Jose Blanchet

Video

Jose Blanchet

We study the minimum Wasserstein distance from the empirical measure to a space of probability measures satisfying linear constraints. This statistic can naturally be used in a wide range of applications, for example, optimally choosing uncertainty sizes in distributionally robust optimization, optimal regularization, testing fairness, martingality, among many other statistical properties. We will discuss duality results which recover the celebrated Kantorovich-Rubinstein duality when the manifold is sufficiently rich and associated test statistics as the sample size increases. We illustrate how this relaxation can beat the statistical curse of dimensionality often associated to empirical Wasserstein distances.

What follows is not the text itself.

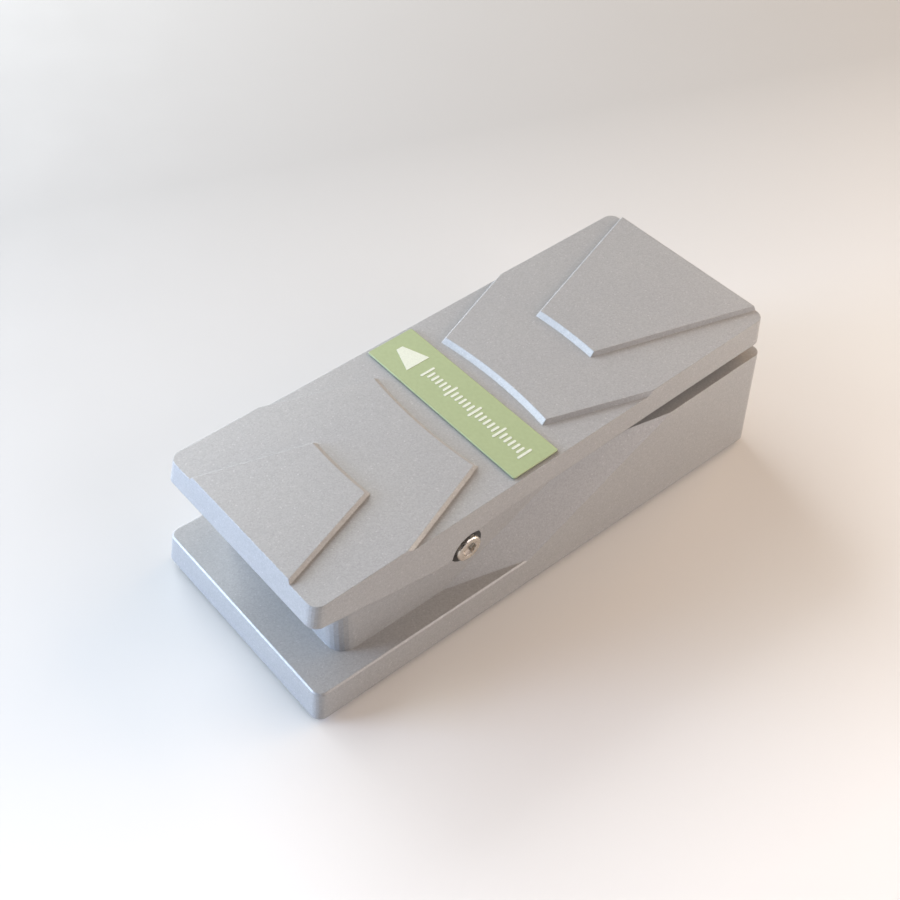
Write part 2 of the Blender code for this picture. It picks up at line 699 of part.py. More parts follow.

The talk builds on joint work with S. Ghosh, Y. Kang, K. Murthy, M. Squillante, and N. Si.

Our speaker

Jose Blanchet is a Professor in the Management Science and Engineering Department at Stanford University – where he earned his Ph.D. in 2004. Prior to joining the Stanford faculty, Jose was a Professor in the IEOR and Statistics Departments at Columbia University (2008-2017) and before that he was faculty member in the Statistics Department at Harvard University (2004-2008). Jose is a recipient of the Erlang Prize and the Best Publication Award given by the INFORMS Applied Probability Society. He also received a PECASE award given by the White House. He has research interests in applied probability, stochastic optimization, and Monte Carlo methods. He is an Area Editor of Mathematics of Operations Research and serves on the board of Advances in Applied Probability, Extremes, Insurance: Mathematics and Economics, Journal of Applied Probability and Stochastic Systems.